Isaac Hayes foi um homem de muitos talentos, e de grandes causas. Músico até à medula, assim que começou a ter sucesso dirigiu a sua arte para a intervenção social, enquanto homem negro numa América na qual a segregação legal havia caído mas que continuava altamente discriminatória.
Hayes nunca escondeu o seu activismo, patente, por exemplo, no seu magnífico disco de 1971, não inocentemente intitulado Black Moses.
Também de 1971 é o disco mais conhecido de Hayes, a banda sonora do filme Shaft. Este, que se tornou o LP mais vendido da história da editora Stax, é famoso pelo tema-título instrumental, mas foi também nesse disco que o músico gravou “Soulsville”, a nossa canção do dia. Ao contrário da Motown, que apesar de ser o maior veículo para a música negra norte-americana sempre procurou mais o entretenimento que a acção política, a Stax dava mais liberdade aos seus artistas. Era o veículo perfeito para o “Cristiano Ronaldo” da editora, cuja carreira se fez entre a canção manifesto político e a soul/funk de cariz quase sexual, fazendo o romântico Barry White parecer um menino de coro.

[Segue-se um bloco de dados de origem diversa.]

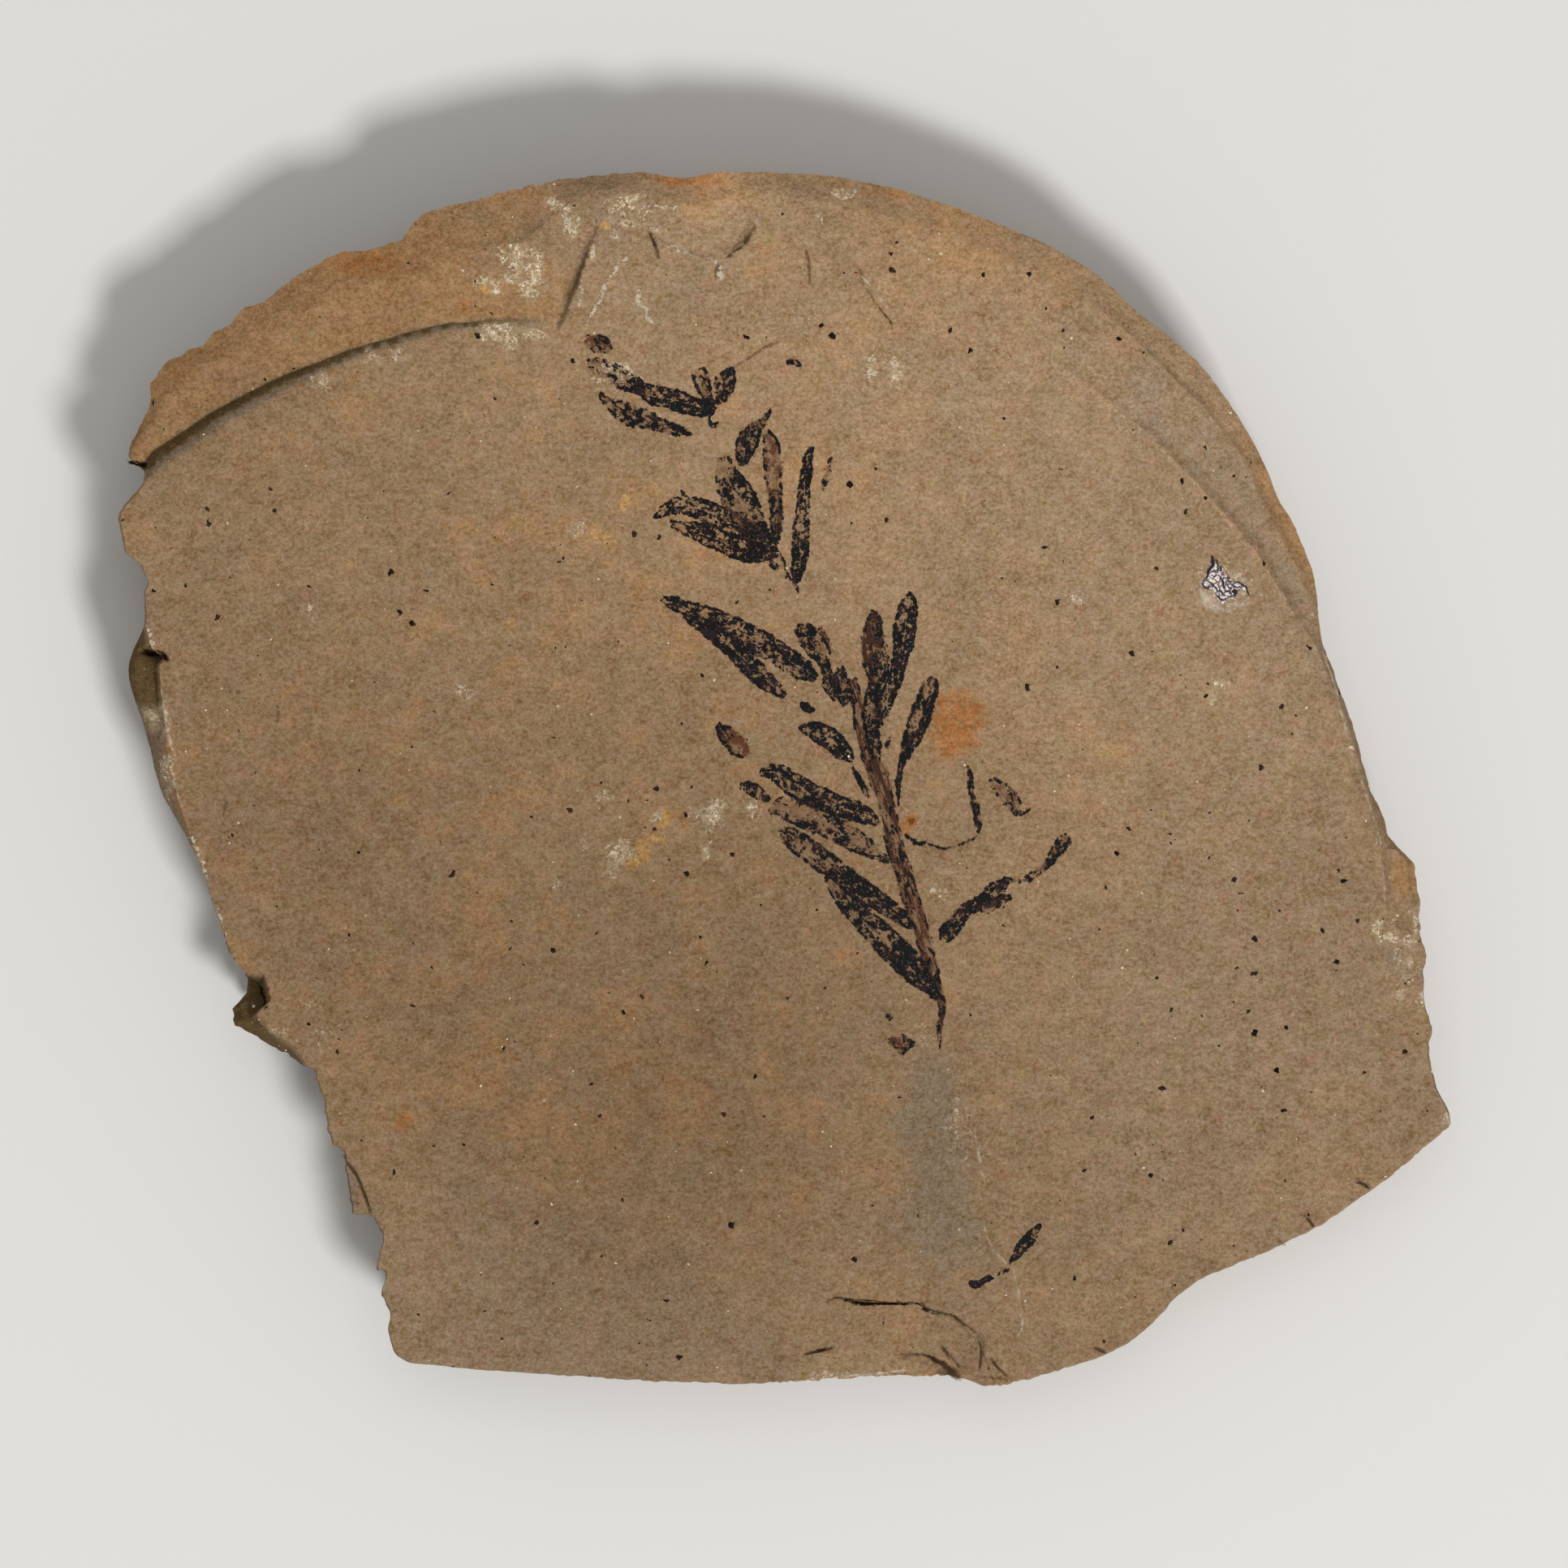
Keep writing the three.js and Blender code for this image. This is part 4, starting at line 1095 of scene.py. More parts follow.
# %% Colours and finishes
def shade(red, green, blue):
    """A colour read as 0 to 255 on a screen, as the shader's linear values."""
    screen = np.array([red, green, blue]) / 255
    linear = np.where(screen > 0.04045, ((screen + 0.055) / 1.055) ** 2.4, screen / 12.92)
    return (*linear.tolist(), 1.0)


def new_finish(name):
    """A material, and the place of each point in millimetres."""
    finish = bpy.data.materials.new(name)
    finish.use_nodes = True
    return finish, Wire(finish.node_tree).node("ShaderNodeTexCoord", out=3).times(1 / MM)


def wire_up(finish, sockets):
    """Varying values are linked to the shader, and constant ones are set on its sockets."""
    shader = finish.node_tree.nodes["Principled BSDF"]
    for name, value in sockets.items():
        if isinstance(value, Wire):
            finish.node_tree.links.new(value.socket, shader.inputs[name])
        else:
            shader.inputs[name].default_value = value
    print(finish.name, "nodes:", len(finish.node_tree.nodes))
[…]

“Soulsville” é o exemplo perfeito da acção política de Isaac Hayes. O nome da música é o nome imaginário dado a qualquer subúrbio negro, e uma paródia à “Hitsville USA”, nome dado à sede da rival Motown, na segregada e empobrecida cidade de Detroit. O tema descreve a vida nesse subúrbio, com as suas várias personagens e os seus problemas: desde as pessoas honestas mas que não têm trabalho, perspectivas ou dinheiro, passando pelos pequenos e grandes gangsters que vivem do crime, até aos “irmãos” que se entregam às drogas procurando fugir da realidade. Tudo isto feito com a mestria e extraordinária musicalidade que era o grande dom de Hayes.
Num momento em que o rapper Kendrick Lamar edita, em 2015, um disco carregado de mensagem racial, é sempre bom voltar a uma das origens da canção social, pela mão de um dos grandes mestres, Isaac Hayes.